Urgh, so this patch should be folded into the previous one. On their own
neither really makes sense.

> We have yet to handle live updates: when set_user_nice() is called
> while the target is running. We'll handle that on two sides:
> 
> * If the caller of set_user_nice() is the current task, we update the
>   vtime state in place.
> 
> * If the target runs on a different CPU, we interrupt it with an IPI to
>   update the vtime state in place.

*groan*... So what are the rules for vtime updates? Who can do that
when?

So when we change nice, we'll have the respective rq locked and task
effectively unqueued. It cannot schedule at such a point. Can
'concurrent' vtime updates still happen?

> The vtime update in question consists in flushing the pending vtime
> delta to the task/kcpustat and resume the accounting on top of the new
> nice value.

> diff --git a/kernel/sched/core.c b/kernel/sched/core.c
> index f12225f..e8f0437 100644
> --- a/kernel/sched/core.c
> +++ b/kernel/sched/core.c
> @@ -3868,6 +3868,7 @@ void set_user_nice(struct task_struct *p, long nice)
>  	int old_prio, delta;
>  	struct rq_flags rf;
>  	struct rq *rq;
> +	long old_nice;
>  
>  	if (task_nice(p) == nice || nice < MIN_NICE || nice > MAX_NICE)
>  		return;
> @@ -3878,6 +3879,8 @@ void set_user_nice(struct task_struct *p, long nice)
>  	rq = task_rq_lock(p, &rf);
>  	update_rq_clock(rq);
>  
> +	old_nice = task_nice(p);
> +
>  	/*
>  	 * The RT priorities are set via sched_setscheduler(), but we still
>  	 * allow the 'normal' nice value to be set - but as expected
> @@ -3913,6 +3916,7 @@ void set_user_nice(struct task_struct *p, long nice)
>  	if (running)
>  		set_curr_task(rq, p);
>  out_unlock:
> +	vtime_set_nice(rq, p, old_nice);
>  	task_rq_unlock(rq, p, &rf);
>  }

That's not sufficient; I think you want to hook set_load_weight() or
something.

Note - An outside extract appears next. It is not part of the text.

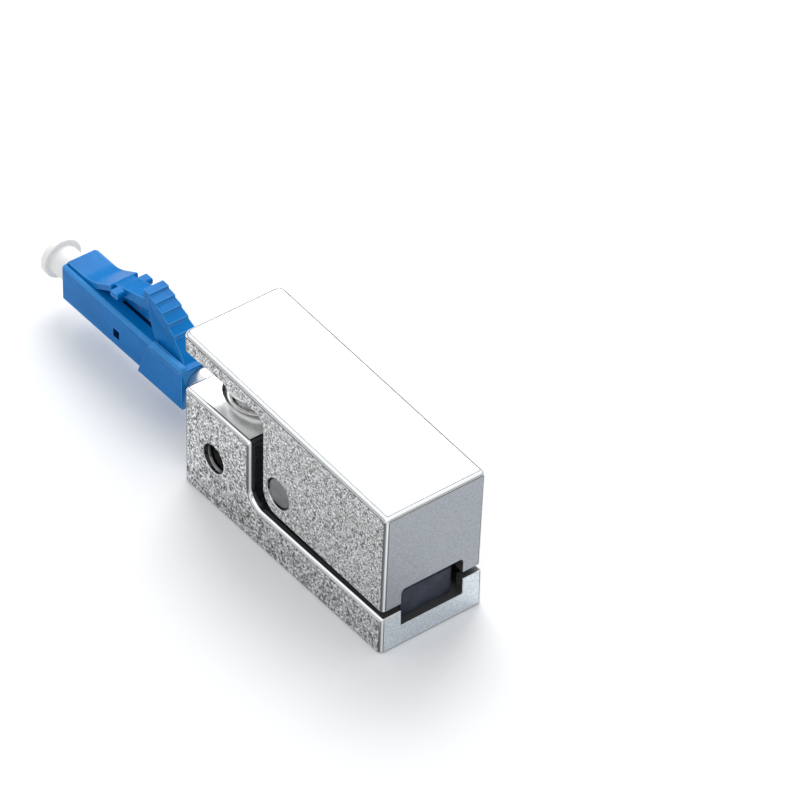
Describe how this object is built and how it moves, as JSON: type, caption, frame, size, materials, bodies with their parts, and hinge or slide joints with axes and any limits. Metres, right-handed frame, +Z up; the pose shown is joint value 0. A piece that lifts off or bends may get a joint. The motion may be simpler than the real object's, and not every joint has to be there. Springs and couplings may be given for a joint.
{
  "type": "bare fibre adapter",
  "caption": "Spring-clamp bare fibre adapter with an LC plug: a hinged metal lever grips a bare fibre and leads it into the plug's ferrule.",
  "frame": {"origin": "centre of the clamp base's flat underside", "axes": "+X from the plug towards the clamp's rear, along the fibre; +Z up; the tapped hole is on the -Y side"},
  "size_m": [0.0625, 0.0126, 0.0188],
  "materials": {
    "plated_casting": "bright nickel plate over a grained zinc casting",
    "ground_steel": "ground",
    "spring_wire": "bright drawn wire",
    "turned_nickel": "turned and nickel plated",
    "slate_rubber": "matt",
    "blue_plastic": "satin moulded",
    "white_cap": "soft translucent",
    "zirconia": "polished ceramic",
    "liner": "soft"
  },
  "bodies": {
    "clamp_base": {"base_body": "plated_casting", "pivot_pin": "ground_steel", "lower_pad": "slate_rubber", "groove_plate": "ground_steel", "guide_tube": "turned_nickel", "crimp_body": "turned_nickel", "plug_housing": "blue_plastic", "plug_clip": "blue_plastic", "lever_spring": "spring_wire", "ferrule_spring": "spring_wire"},
    "lever": {"clamp_lever": "plated_casting", "upper_pad": "slate_rubber"},
    "ferrule_unit": {"ferrule": "zirconia", "ferrule_flange": "turned_nickel", "ferrule_tube": "liner"},
    "cap": {"dust_cap": "white_cap"}
  },
  "joints": [
    {"name": "lever_hinge", "type": "hinge", "parent": "clamp_base", "child": "lever", "pos_m": [-0.00083, 0, 0.0086], "axis": [0, -1, 0], "range_deg": [0, 12], "stiffness_Nm_per_rad": 0.12, "springref_deg": -28.65, "deforming": ["lever_spring"]},
    {"name": "ferrule_float", "type": "slide", "parent": "clamp_base", "child": "ferrule_unit", "axis": [1, 0, 0], "range_m": [0, 0.001], "stiffness_N_per_m": 1000, "springref_m": -0.005, "deforming": ["ferrule_spring"]},
    {"name": "cap_pull", "type": "slide", "parent": "clamp_base", "child": "cap", "axis": [-1, 0, 0], "range_m": [0, 0.012]}
  ]
}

Things like sys_sched_setattr() can also change the nice
value.

>  EXPORT_SYMBOL(set_user_nice);
> diff --git a/kernel/sched/cputime.c b/kernel/sched/cputime.c
> index 07c2e7f..2b35132 100644
> --- a/kernel/sched/cputime.c
> +++ b/kernel/sched/cputime.c

> @@ -937,6 +937,33 @@ void vtime_exit_task(struct task_struct *t)
>  	local_irq_restore(flags);
>  }
>  
> +void vtime_set_nice_local(struct task_struct *t)
> +{
> +	struct vtime *vtime = &t->vtime;
> +
> +	write_seqcount_begin(&vtime->seqcount);
> +	if (vtime->state == VTIME_USER)
> +		vtime_account_user(t, vtime, true);
> +	else if (vtime->state == VTIME_GUEST)
> +		vtime_account_guest(t, vtime, true);
> +	vtime->nice = (task_nice(t) > 0) ? 1 : 0;
> +	write_seqcount_end(&vtime->seqcount);
> +}
> +
> +static void vtime_set_nice_func(struct irq_work *work)
> +{
> +	vtime_set_nice_local(current);
> +}
> +
> +static DEFINE_PER_CPU(struct irq_work, vtime_set_nice_work) = {
> +	.func = vtime_set_nice_func,
> +};
> +
> +void vtime_set_nice_remote(int cpu)
> +{
> +	irq_work_queue_on(&per_cpu(vtime_set_nice_work, cpu), cpu);

What happens if you already had one pending? Do we loose updates?

> +}
> +
>  u64 task_gtime(struct task_struct *t)
>  {
>  	struct vtime *vtime = &t->vtime;
> diff --git a/kernel/sched/sched.h b/kernel/sched/sched.h
> index 618577f..c7846ca 100644
> --- a/kernel/sched/sched.h
> +++ b/kernel/sched/sched.h
> @@ -1790,6 +1790,45 @@ static inline int sched_tick_offload_init(void) { return 0; }
>  static inline void sched_update_tick_dependency(struct rq *rq) { }
>  #endif
>  
> +static inline void vtime_set_nice(struct rq *rq,
> +				  struct task_struct *p, long old_nice)
> +{
> +#ifdef CONFIG_VIRT_CPU_ACCOUNTING_GEN
> +	long nice;
> +	int cpu;
> +
> +	if (!vtime_accounting_enabled())
> +		return;
> +
> +	cpu = cpu_of(rq);
> +
> +	if (!vtime_accounting_enabled_cpu(cpu))
> +		return;
> +
> +	/*
> +	 * Task not running, nice update will be seen by vtime on its
> +	 * next context switch.
> +	 */
> +	if (!task_current(rq, p))
> +		return;
> +
> +	nice = task_nice(p);
> +
> +	/* Task stays nice, still accounted as nice in kcpustat */
> +	if (old_nice > 0 && nice > 0)
> +		return;
> +
> +	/* Task stays rude, still accounted as non-nice in kcpustat */
> +	if (old_nice <= 0 && nice <= 0)
> +		return;
> +
> +	if (p == current)
> +		vtime_set_nice_local(p);
> +	else
> +		vtime_set_nice_remote(cpu);
> +#endif
> +}

That's _far_ too large for an inline I'm thinking. Also, changing nice
really isn't a fast path or anything.